### [Written task]
Return exactly the lines that run from the beginning through the line containing "DARK_REACH = 0.01", both included, and no others.

──────── Recorded data

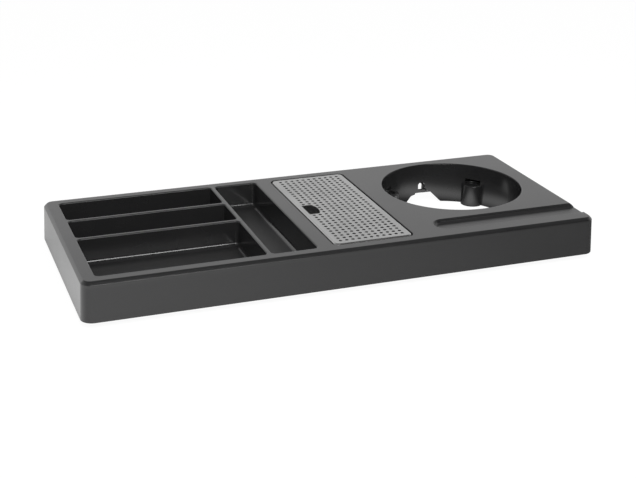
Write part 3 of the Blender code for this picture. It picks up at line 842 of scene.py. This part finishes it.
def dress(piece, finish, body, node):
    """Gives a piece its material, smooth shading and place in the frame."""
    mesh = piece.data
    mesh.name = piece.name
    mesh.materials.clear()
    mesh.materials.append(finish)
    mesh.shade_smooth()
    mesh.set_sharp_from_angle(angle=SMOOTH_ANGLE)
    weights = piece.modifiers.new("flat_faces_stay_flat", "WEIGHTED_NORMAL")
    weights.keep_sharp = True
    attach(piece, body)
    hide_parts(node)


# Stage, lights and camera

WHITE = (1, 1, 1, 1)
SKY = (0.36, 0.36, 0.36, 1)
STAGE_HALF = 6.0
STAGE_SEEN = 0.95
STAGE_SHADE = 0.09
STAGE_BOUNCE = 0.8

# The floor as reflections see it, with painted light and shade: its shade, which is lower inside the kettle
# well,
# # and where and how much it glows, with a painted pool of light in the well and painted shadow under the
# tray
MIRROR_SHADE = 0.40
WELL_SHADE = 0.12
LEFT_GLOW = 1.05
RIGHT_GLOW = 0.0
RIGHT_GLOW_REACH = 0.05
BACK_GLOW = 0.8
WELL_GLOW = 0.04
WELL_BLEND = 0.01
POOL_GLOW = 1.5
POOL_X = KETTLE_X + 0.024
POOL_Y = KETTLE_Y + 0.018
POOL_INNER = 0.012
POOL_OUTER = 0.038
# The painted shadow under the tray fades in from this far inside the tray's sides to this far outside
DARK_INSET = 0.02
DARK_REACH = 0.01

# The studio as reflections see it: brightness by how far a direction points up. Each grade is from, to, start
# and end: a factor by how far a direction points right, and the back's share by how far it points back.
BACK_STUDIO = ((0.0, 1.2), (0.25, 1.12), (0.5, 0.74), (0.65, 0.38), (1.0, 0.1))
FRONT_STUDIO = ((0.0, 0.3), (0.3, 0.2), (0.55, 0.12), (0.75, 0.04))
BACK_TO_RIGHT = (0.3, 0.6, 1, 0.87)
FRONT_TO_RIGHT = (0.15, 0.55, 1, 0.12)
FRONT_TO_BACK = (-0.3, -0.1, 0, 1)


def make_floor():
    """White to the camera with the tray's shadow. In reflections it has painted light and shade: painted
    shadow under the tray, a glow behind it, a soft painted pool of light in the kettle well with darker
    painted shade round it, and a glow in front that falls off towards the right."""
    floor = box("studio_floor", -STAGE_HALF, STAGE_HALF, -STAGE_HALF, STAGE_HALF, -OVERRUN, 0)
    material, tree, shader, add = new_material("white_floor")
    tree.nodes.remove(shader)

    def matt(albedo):
        return add("ShaderNodeBsdfDiffuse", {"Color": (albedo, albedo, albedo, 1)}).outputs[0]

    def glowing(strength):
        return add("ShaderNodeEmission", {"Color": WHITE, "Strength": strength}).outputs[0]

    def both(first, second):
        return add("ShaderNodeAddShader", {0: first, 1: second}).outputs[0]

    def either(choice, first, second):
        return add("ShaderNodeMixShader", {0: choice, 1: first, 2: second}).outputs[0]

    def clear_of(along, edge):
        """1 outside the tray's sides along one axis, 0 under the tray."""
        return grade(add, calculate(add, "ABSOLUTE", along), edge - DARK_INSET, edge + DARK_REACH, 0, 1)

    rays = add("ShaderNodeLightPath").outputs
    place = add("ShaderNodeNewGeometry").outputs["Position"]
    split = add("ShaderNodeSeparateXYZ", {"Vector": place}).outputs
    # Painted shadow under the tray and a painted pool of light in the kettle well, seen only in reflections
    outside = calculate(add, "MAXIMUM", clear_of(split["X"], RIGHT), clear_of(split["Y"], BACK))
    front_glow = grade(add, split["X"], LEFT, RIGHT + RIGHT_GLOW_REACH, LEFT_GLOW, RIGHT_GLOW)
    around = mix(add, grade(add, split["Y"], 0, BACK, 0, 1), front_glow, BACK_GLOW)
    pool = grade(add, distance(add, place, POOL_X, POOL_Y), POOL_INNER, POOL_OUTER, POOL_GLOW, WELL_GLOW)
    from_well = distance(add, place, KETTLE_X, KETTLE_Y)
    in_well = grade(add, from_well, KETTLE_RADIUS - WELL_BLEND, KETTLE_RADIUS, 1, 0)
    strength = calculate(add, "MAXIMUM", calculate(add, "MULTIPLY", outside, around),
                         calculate(add, "MULTIPLY", pool, in_well))
    # Painted shade: the floor's matt part is darker inside the kettle well
    shade = grade(add, in_well, 0, 1, MIRROR_SHADE, WELL_SHADE)
    mirrored = both(glowing(strength), add("ShaderNodeBsdfDiffuse", {"Color": shade}).outputs[0])
    seen = both(glowing(STAGE_SEEN), matt(STAGE_SHADE))
    mixed = either(rays["Is Camera Ray"], either(rays["Is Glossy Ray"], matt(STAGE_BOUNCE), mirrored), seen)
    tree.links.new(mixed, tree.nodes["Material Output"].inputs["Surface"])
    floor.data.materials.append(material)


def make_world():
    """White to the camera. Reflections show a white backdrop behind the tray and a dim studio in front,
    and both dim towards the right."""
    world = bpy.data.worlds.new("studio")
    bpy.context.scene.world = world
    world.use_nodes = True
    tree = world.node_tree
    add = node_maker(tree)
    rays = add("ShaderNodeLightPath").outputs
    direction = add("ShaderNodeTexCoord").outputs["Generated"]
    split = add("ShaderNodeSeparateXYZ", {"Vector": direction}).outputs
    back = dim(add, ramp(add, split["Z"], BACK_STUDIO), grade(add, split["X"], *BACK_TO_RIGHT))
    front = dim(add, ramp(add, split["Z"], FRONT_STUDIO), grade(add, split["X"], *FRONT_TO_RIGHT))
    mirrored = mix_colour(add, grade(add, split["Y"], *FRONT_TO_BACK), front, back)
    glossy = mix_colour(add, rays["Is Glossy Ray"], SKY, mirrored)
    shown = mix_colour(add, rays["Is Camera Ray"], glossy, WHITE)
    tree.links.new(shown, tree.nodes["Background"].inputs["Color"])


def add_lamp(name, place, aim, width, height, watts, diffuse, glossy):
    """A rectangular lamp that lights matt surfaces, shows in reflections, or both, and is never seen."""
    lamp = bpy.data.lights.new(name, "AREA")
    lamp.shape = "RECTANGLE"
    lamp.size = width
    lamp.size_y = height
    lamp.energy = watts
    holder = bpy.data.objects.new(name, lamp)
    bpy.context.scene.collection.objects.link(holder)
    holder.location = place
    holder.rotation_euler = (Vector(aim) - Vector(place)).to_track_quat("-Z", "Y").to_euler()
    holder.visible_diffuse = diffuse
    holder.visible_glossy = glossy
    holder.visible_camera = False
    return holder


def link_light(lamp, piece, state):
    """Leaves a piece out of a lamp's light (EXCLUDE), or gives the light to that piece alone (INCLUDE)."""
    receivers = bpy.data.collections.new(f"{lamp.name}_receivers")
    receivers.objects.link(piece)
    receivers.collection_objects[0].light_linking.link_state = state
    lamp.light_linking.receiver_collection = receivers


def make_camera():
    """The camera of the fit: straight back from its target by azimuth and elevation, then rolled."""
    across = math.cos(CAMERA_ELEVATION)
    back = Vector((math.sin(CAMERA_AZIMUTH) * across, -math.cos(CAMERA_AZIMUTH) * across,
                   math.sin(CAMERA_ELEVATION)))
    right = (-back).cross(Vector((0, 0, 1))).normalized()
    up = right.cross(-back)
    rolled_right = right * math.cos(CAMERA_ROLL) + up * math.sin(CAMERA_ROLL)
    rolled_up = up * math.cos(CAMERA_ROLL) - right * math.sin(CAMERA_ROLL)
    turn = Matrix((rolled_right, rolled_up, back)).transposed()
    camera = bpy.data.cameras.new("camera")
    camera.sensor_fit = "HORIZONTAL"
    camera.sensor_width = SENSOR_WIDTH
    camera.lens = FOCAL_PIXELS / PHOTO_WIDTH * SENSOR_WIDTH
    holder = bpy.data.objects.new("camera", camera)
    bpy.context.scene.collection.objects.link(holder)
    holder.matrix_world = Matrix.Translation(Vector(CAMERA_TARGET) + back * CAMERA_DISTANCE) @ turn.to_4x4()
    bpy.context.scene.camera = holder


make_camera()
make_floor()
make_world()
add_lamp("front_fill", place=(-0.15, -0.9, 1.1), aim=(0, 0, 0), width=1.0, height=0.7, watts=16.5,
         diffuse=True, glossy=False)
softbox = add_lamp("front_softbox", place=(-0.05, -1.65, 0.92), aim=(0, 0, 0.03), width=1.1, height=0.4,
                   watts=15, diffuse=False, glossy=True)
glint = add_lamp("plate_glint", place=(-0.45, -1.5, 0.7), aim=(0, 0, 0.03), width=0.9, height=0.4,
                 watts=6, diffuse=False, glossy=True)

dress(make_shell(), moulded_plastic(), "tray", "tray_body")
plate = make_plate()
dress(plate, brushed_steel(), "grille", "drip_grille")
link_light(softbox, plate, "EXCLUDE")
link_light(glint, plate, "INCLUDE")
rubber = black_rubber()
for number, (x, y, _) in enumerate(foot_places(), 1):
    dress(make_pad(f"foot_pad_{number}", x, y), rubber, "tray", f"foot_{number}")

bpy.context.scene.view_settings.view_transform = "Standard"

────────────────

### [Result for this exercise]
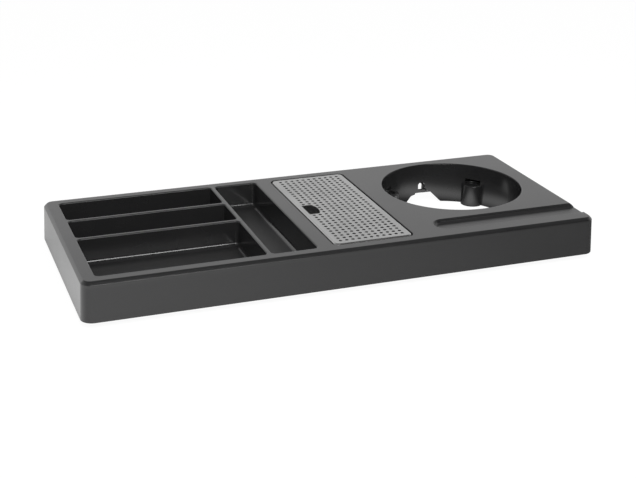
Write part 3 of the Blender code for this picture. It picks up at line 842 of scene.py. This part finishes it.
def dress(piece, finish, body, node):
    """Gives a piece its material, smooth shading and place in the frame."""
    mesh = piece.data
    mesh.name = piece.name
    mesh.materials.clear()
    mesh.materials.append(finish)
    mesh.shade_smooth()
    mesh.set_sharp_from_angle(angle=SMOOTH_ANGLE)
    weights = piece.modifiers.new("flat_faces_stay_flat", "WEIGHTED_NORMAL")
    weights.keep_sharp = True
    attach(piece, body)
    hide_parts(node)


# Stage, lights and camera

WHITE = (1, 1, 1, 1)
SKY = (0.36, 0.36, 0.36, 1)
STAGE_HALF = 6.0
STAGE_SEEN = 0.95
STAGE_SHADE = 0.09
STAGE_BOUNCE = 0.8

# The floor as reflections see it, with painted light and shade: its shade, which is lower inside the kettle
# well,
# # and where and how much it glows, with a painted pool of light in the well and painted shadow under the
# tray
MIRROR_SHADE = 0.40
WELL_SHADE = 0.12
LEFT_GLOW = 1.05
RIGHT_GLOW = 0.0
RIGHT_GLOW_REACH = 0.05
BACK_GLOW = 0.8
WELL_GLOW = 0.04
WELL_BLEND = 0.01
POOL_GLOW = 1.5
POOL_X = KETTLE_X + 0.024
POOL_Y = KETTLE_Y + 0.018
POOL_INNER = 0.012
POOL_OUTER = 0.038
# The painted shadow under the tray fades in from this far inside the tray's sides to this far outside
DARK_INSET = 0.02
DARK_REACH = 0.01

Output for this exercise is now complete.